* [The problem]:
Below is the data. Give it again, complete and exact.

* [Source excerpt]:
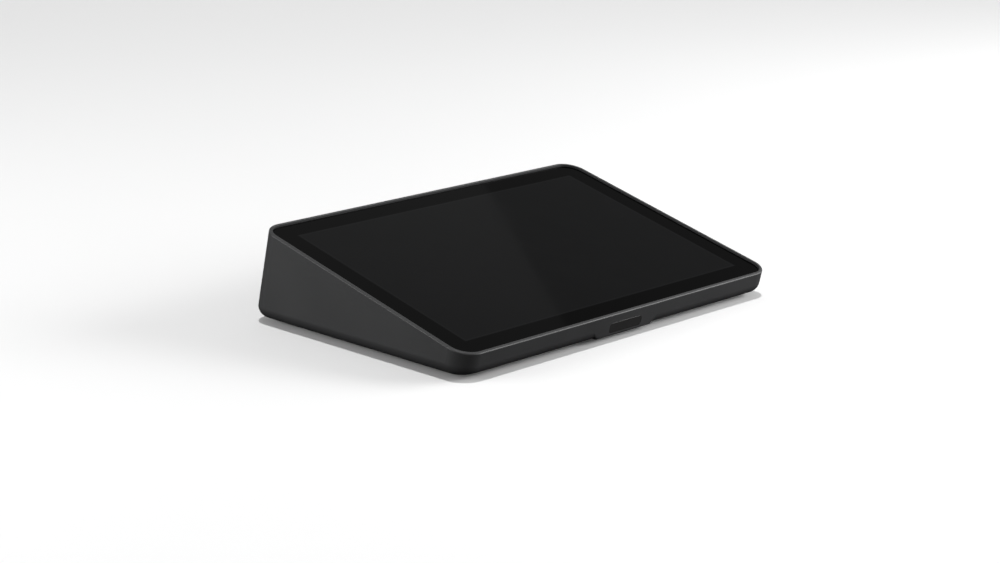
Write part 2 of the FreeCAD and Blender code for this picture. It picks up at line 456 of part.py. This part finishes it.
# ---------------------------------------------------------------- power button, its switch and board
bt_out = RV + 0.4
cap = cyl(BTN_R, 3.4, V(BTN_X, bt_out - 3.4, BTN_W), V(0, 1, 0))
cap = cap.makeFillet(0.5, [e for e in cap.Edges if abs(e.CenterOfMass.y - bt_out) < 1e-6])
cap = cap.fuse(cyl(BTN_R + 0.9, 0.8, V(BTN_X, RV - WALL - 0.2 - 0.8, BTN_W), V(0, 1, 0)))
cap = cap.cut(cyl(1.9, 0.3, V(BTN_X, bt_out - 0.3, BTN_W), V(0, 1, 0)))
power_button = sloped(cap.removeSplitter())
cap_in = RV - WALL - 1.0
bb_v1 = RV - WALL - 5.0
switch = Part.makeBox(6.0, 3.2, 6.0, V(BTN_X - 3, bb_v1, BTN_W - 3)).cut(cyl(1.85, 1.6, V(BTN_X, bb_v1 + 1.61, BTN_W), V(0, 1, 0)))
button_switch = sloped(switch)
plunger = sloped(cyl(1.75, cap_in - (bb_v1 + 2.3), V(BTN_X, bb_v1 + 2.3, BTN_W), V(0, 1, 0)))
button_board = Part.makeBox(24.0, 1.2, 10.0, V(BTN_X - 12, bb_v1 - 1.2, BTN_W - 5))
for u in (BTN_X - 9, BTN_X + 9):
    button_board = button_board.cut(cyl(1.15, 4, V(u, bb_v1 - 3, BTN_W), V(0, 1, 0)))
button_board = sloped(button_board)
button_screws = group([pan_screw(0.8, 4.4, 1.8, 1.2, row(u, bb_v1 - 1.2, BTN_W), vdir) for u in (BTN_X - 9, BTN_X + 9)])

# lock plate behind the slot in the rear wall
lock = Part.makeBox(22.0, 1.6, 16.0, V(LOCK_X - 11, RV - WALL - 1.6, LOCK_W - 8)).cut(Part.makeBox(7.0, 8, 3.0, V(LOCK_X - 3.5, RV - 8, LOCK_W - 1.5)))
lock = sloped(lock)

# ---------------------------------------------------------------- ribbons (flat flex), folded sheets with their real path
def ribbon(points, width, t, x):
    """Flat ribbon of thickness t following points (y, z) in the row frame, centred on x."""
    up, dn = [], []
    n = len(points)
    for i in range(n):
        y, z = points[i]
        if i == 0:
            d = (points[1][0] - y, points[1][1] - z)
        elif i == n - 1:
            d = (y - points[-2][0], z - points[-2][1])
        else:
            a = (y - points[i - 1][0], z - points[i - 1][1]); b = (points[i + 1][0] - y, points[i + 1][1] - z)
            la, lb = math.hypot(*a), math.hypot(*b)
            d = (a[0] / la + b[0] / lb, a[1] / la + b[1] / lb)
            k = math.hypot(*d) / 2
            d = (d[0] / max(k, .3), d[1] / max(k, .3))
        l = math.hypot(*d)
        nn = (-d[1] / l, d[0] / l)
        up.append(V(x - width / 2, y + nn[0] * t / 2, z + nn[1] * t / 2)); dn.append(V(x - width / 2, y - nn[0] * t / 2, z - nn[1] * t / 2))
    poly = Part.makePolygon(up + dn[::-1] + [up[0]])
    return Part.Face(poly).extrude(V(width, 0, 0))

# display ribbon: from the back of the backlight, through the chassis slot, back under it and down to the board
pA = row(0, 6.5, CHASSIS_W + 0.15)
z_conn = BT + 1.15
display_ribbon = ribbon([(pA.y, pA.z - 0.05), (pA.y + 0.3, pA.z - 3.0), (pA.y + 1.2, pA.z - 6.5), (pA.y + 1.0, z_conn + 3.0),
                         (pA.y - 0.4, z_conn + 1.0), (pA.y - 1.8, z_conn), (-4.6, z_conn)], 24.0, 0.2, RIBBON_U)

parts = {
    "housing": housing, "bottom_cover": cover, "cable_cover": cable_cover,
    "cover_glass": glass, "contactless_antenna": antenna, "glass_bonding_tape": tape,
    "lcd_panel": lcd, "backlight_unit": backlight, "chassis_plate": chassis, "chassis_screws": chassis_screws,
    "bottom_cover_screws": cover_screws, "main_board": board, "main_board_screws": board_screws,
    "processor": processor, "thermal_pad": thermal_pad, "shield_can": shield_can, "secure_chip": secure_chip,
    "memory_chips": memory_chips, "coin_cell_holder": coin_holder, "coin_cell": coin_cell, "sounder": sounder,
    "display_connector": ribbon_conn, "display_ribbon": display_ribbon,
    "network_socket": eth, "usb_a_socket_shell": usb_a, "usb_a_socket_insert": usb_a_insert, "usb_c_socket": usb_c,
    "cable_well": well, "cable_well_screws": well_screws, "port_bracket": brk, "port_bracket_screws": bracket_screws,
    "sensor_window": window, "sensor_board": sensor_board, "presence_sensors": sensor_pkg, "sensor_board_screws": sensor_screws,
    "power_button": power_button, "switch_plunger": plunger, "button_switch": button_switch, "button_board": button_board,
    "button_board_screws": button_screws, "lock_plate": lock, "mount_inserts": mount_inserts, "rating_label": rating_label,
}
parts.update(feet)
for name in sorted(parts):
    save(name, parts[name])
allb = Part.makeCompound(list(parts.values())).BoundBox
print("ALL x %.3f %.3f  y %.3f %.3f  z %.3f %.3f" % (allb.XMin, allb.XMax, allb.YMin, allb.YMax, allb.ZMin, allb.ZMax))
print("vdir", vdir, "wdir", wdir)
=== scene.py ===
import math

import bmesh
import bpy
from mathutils import Matrix, Vector


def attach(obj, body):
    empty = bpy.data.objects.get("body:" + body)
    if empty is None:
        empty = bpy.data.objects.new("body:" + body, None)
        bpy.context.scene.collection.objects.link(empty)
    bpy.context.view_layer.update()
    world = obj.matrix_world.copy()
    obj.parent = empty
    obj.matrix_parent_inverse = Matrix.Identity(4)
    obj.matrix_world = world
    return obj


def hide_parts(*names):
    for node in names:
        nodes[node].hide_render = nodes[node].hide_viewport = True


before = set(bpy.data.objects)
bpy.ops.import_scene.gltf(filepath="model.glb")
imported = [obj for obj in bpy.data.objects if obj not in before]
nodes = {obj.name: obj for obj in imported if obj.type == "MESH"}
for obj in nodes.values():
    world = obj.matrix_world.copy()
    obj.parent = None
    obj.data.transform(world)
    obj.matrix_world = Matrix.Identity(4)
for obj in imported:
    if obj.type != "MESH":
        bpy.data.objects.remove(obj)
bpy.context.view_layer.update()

scene = bpy.context.scene

# ---------------------------------------------------------------- the display's tilted frame, in metres
TILT = math.radians(14.0)
GLASS_C = Vector((0.0, -0.00547, 0.03388))
C, S = math.cos(TILT), math.sin(TILT)


def row(u, v, w):
    """A point of the display frame (millimetres) in the row frame (metres)."""
    return GLASS_C + Vector((u, v * C - w * S, v * S + w * C)) / 1000.0


# ---------------------------------------------------------------- node helpers
def new_mat(name):
    m = bpy.data.materials.new(name)
    m.use_nodes = True
    nt = m.node_tree
    b = next(n for n in nt.nodes if n.type == "BSDF_PRINCIPLED")
    return m, nt, b


def coords(nt):
    return nt.nodes.new("ShaderNodeTexCoord").outputs["Object"]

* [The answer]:
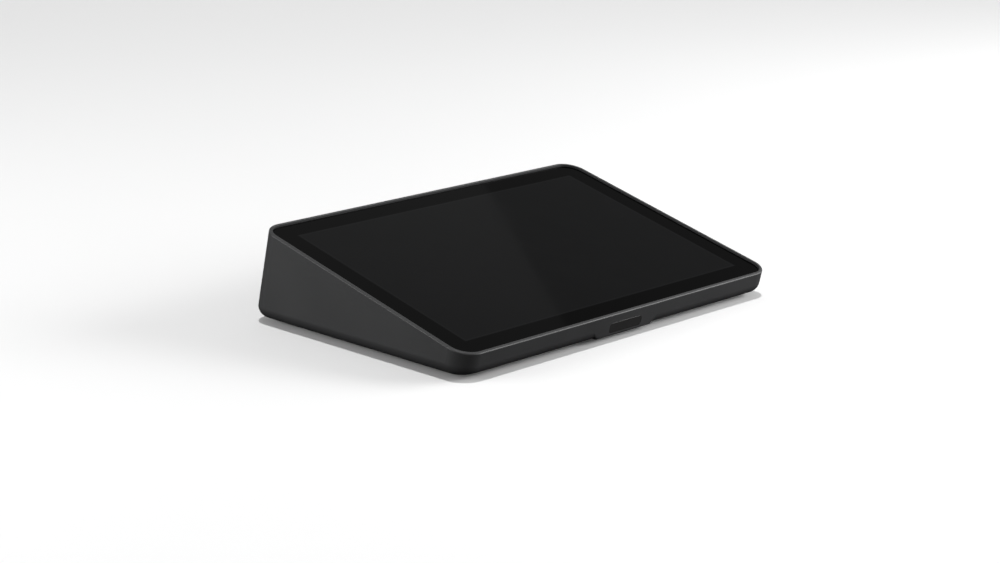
Write part 2 of the FreeCAD and Blender code for this picture. It picks up at line 456 of part.py. This part finishes it.
# ---------------------------------------------------------------- power button, its switch and board
bt_out = RV + 0.4
cap = cyl(BTN_R, 3.4, V(BTN_X, bt_out - 3.4, BTN_W), V(0, 1, 0))
cap = cap.makeFillet(0.5, [e for e in cap.Edges if abs(e.CenterOfMass.y - bt_out) < 1e-6])
cap = cap.fuse(cyl(BTN_R + 0.9, 0.8, V(BTN_X, RV - WALL - 0.2 - 0.8, BTN_W), V(0, 1, 0)))
cap = cap.cut(cyl(1.9, 0.3, V(BTN_X, bt_out - 0.3, BTN_W), V(0, 1, 0)))
power_button = sloped(cap.removeSplitter())
cap_in = RV - WALL - 1.0
bb_v1 = RV - WALL - 5.0
switch = Part.makeBox(6.0, 3.2, 6.0, V(BTN_X - 3, bb_v1, BTN_W - 3)).cut(cyl(1.85, 1.6, V(BTN_X, bb_v1 + 1.61, BTN_W), V(0, 1, 0)))
button_switch = sloped(switch)
plunger = sloped(cyl(1.75, cap_in - (bb_v1 + 2.3), V(BTN_X, bb_v1 + 2.3, BTN_W), V(0, 1, 0)))
button_board = Part.makeBox(24.0, 1.2, 10.0, V(BTN_X - 12, bb_v1 - 1.2, BTN_W - 5))
for u in (BTN_X - 9, BTN_X + 9):
    button_board = button_board.cut(cyl(1.15, 4, V(u, bb_v1 - 3, BTN_W), V(0, 1, 0)))
button_board = sloped(button_board)
button_screws = group([pan_screw(0.8, 4.4, 1.8, 1.2, row(u, bb_v1 - 1.2, BTN_W), vdir) for u in (BTN_X - 9, BTN_X + 9)])

# lock plate behind the slot in the rear wall
lock = Part.makeBox(22.0, 1.6, 16.0, V(LOCK_X - 11, RV - WALL - 1.6, LOCK_W - 8)).cut(Part.makeBox(7.0, 8, 3.0, V(LOCK_X - 3.5, RV - 8, LOCK_W - 1.5)))
lock = sloped(lock)

# ---------------------------------------------------------------- ribbons (flat flex), folded sheets with their real path
def ribbon(points, width, t, x):
    """Flat ribbon of thickness t following points (y, z) in the row frame, centred on x."""
    up, dn = [], []
    n = len(points)
    for i in range(n):
        y, z = points[i]
        if i == 0:
            d = (points[1][0] - y, points[1][1] - z)
        elif i == n - 1:
            d = (y - points[-2][0], z - points[-2][1])
        else:
            a = (y - points[i - 1][0], z - points[i - 1][1]); b = (points[i + 1][0] - y, points[i + 1][1] - z)
            la, lb = math.hypot(*a), math.hypot(*b)
            d = (a[0] / la + b[0] / lb, a[1] / la + b[1] / lb)
            k = math.hypot(*d) / 2
            d = (d[0] / max(k, .3), d[1] / max(k, .3))
        l = math.hypot(*d)
        nn = (-d[1] / l, d[0] / l)
        up.append(V(x - width / 2, y + nn[0] * t / 2, z + nn[1] * t / 2)); dn.append(V(x - width / 2, y - nn[0] * t / 2, z - nn[1] * t / 2))
    poly = Part.makePolygon(up + dn[::-1] + [up[0]])
    return Part.Face(poly).extrude(V(width, 0, 0))

# display ribbon: from the back of the backlight, through the chassis slot, back under it and down to the board
pA = row(0, 6.5, CHASSIS_W + 0.15)
z_conn = BT + 1.15
display_ribbon = ribbon([(pA.y, pA.z - 0.05), (pA.y + 0.3, pA.z - 3.0), (pA.y + 1.2, pA.z - 6.5), (pA.y + 1.0, z_conn + 3.0),
                         (pA.y - 0.4, z_conn + 1.0), (pA.y - 1.8, z_conn), (-4.6, z_conn)], 24.0, 0.2, RIBBON_U)

parts = {
    "housing": housing, "bottom_cover": cover, "cable_cover": cable_cover,
    "cover_glass": glass, "contactless_antenna": antenna, "glass_bonding_tape": tape,
    "lcd_panel": lcd, "backlight_unit": backlight, "chassis_plate": chassis, "chassis_screws": chassis_screws,
    "bottom_cover_screws": cover_screws, "main_board": board, "main_board_screws": board_screws,
    "processor": processor, "thermal_pad": thermal_pad, "shield_can": shield_can, "secure_chip": secure_chip,
    "memory_chips": memory_chips, "coin_cell_holder": coin_holder, "coin_cell": coin_cell, "sounder": sounder,
    "display_connector": ribbon_conn, "display_ribbon": display_ribbon,
    "network_socket": eth, "usb_a_socket_shell": usb_a, "usb_a_socket_insert": usb_a_insert, "usb_c_socket": usb_c,
    "cable_well": well, "cable_well_screws": well_screws, "port_bracket": brk, "port_bracket_screws": bracket_screws,
    "sensor_window": window, "sensor_board": sensor_board, "presence_sensors": sensor_pkg, "sensor_board_screws": sensor_screws,
    "power_button": power_button, "switch_plunger": plunger, "button_switch": button_switch, "button_board": button_board,
    "button_board_screws": button_screws, "lock_plate": lock, "mount_inserts": mount_inserts, "rating_label": rating_label,
}
parts.update(feet)
for name in sorted(parts):
    save(name, parts[name])
allb = Part.makeCompound(list(parts.values())).BoundBox
print("ALL x %.3f %.3f  y %.3f %.3f  z %.3f %.3f" % (allb.XMin, allb.XMax, allb.YMin, allb.YMax, allb.ZMin, allb.ZMax))
print("vdir", vdir, "wdir", wdir)
=== scene.py ===
import math

import bmesh
import bpy
from mathutils import Matrix, Vector


def attach(obj, body):
    empty = bpy.data.objects.get("body:" + body)
    if empty is None:
        empty = bpy.data.objects.new("body:" + body, None)
        bpy.context.scene.collection.objects.link(empty)
    bpy.context.view_layer.update()
    world = obj.matrix_world.copy()
    obj.parent = empty
    obj.matrix_parent_inverse = Matrix.Identity(4)
    obj.matrix_world = world
    return obj


def hide_parts(*names):
    for node in names:
        nodes[node].hide_render = nodes[node].hide_viewport = True


before = set(bpy.data.objects)
bpy.ops.import_scene.gltf(filepath="model.glb")
imported = [obj for obj in bpy.data.objects if obj not in before]
nodes = {obj.name: obj for obj in imported if obj.type == "MESH"}
for obj in nodes.values():
    world = obj.matrix_world.copy()
    obj.parent = None
    obj.data.transform(world)
    obj.matrix_world = Matrix.Identity(4)
for obj in imported:
    if obj.type != "MESH":
        bpy.data.objects.remove(obj)
bpy.context.view_layer.update()

scene = bpy.context.scene

# ---------------------------------------------------------------- the display's tilted frame, in metres
TILT = math.radians(14.0)
GLASS_C = Vector((0.0, -0.00547, 0.03388))
C, S = math.cos(TILT), math.sin(TILT)


def row(u, v, w):
    """A point of the display frame (millimetres) in the row frame (metres)."""
    return GLASS_C + Vector((u, v * C - w * S, v * S + w * C)) / 1000.0


# ---------------------------------------------------------------- node helpers
def new_mat(name):
    m = bpy.data.materials.new(name)
    m.use_nodes = True
    nt = m.node_tree
    b = next(n for n in nt.nodes if n.type == "BSDF_PRINCIPLED")
    return m, nt, b


def coords(nt):
    return nt.nodes.new("ShaderNodeTexCoord").outputs["Object"]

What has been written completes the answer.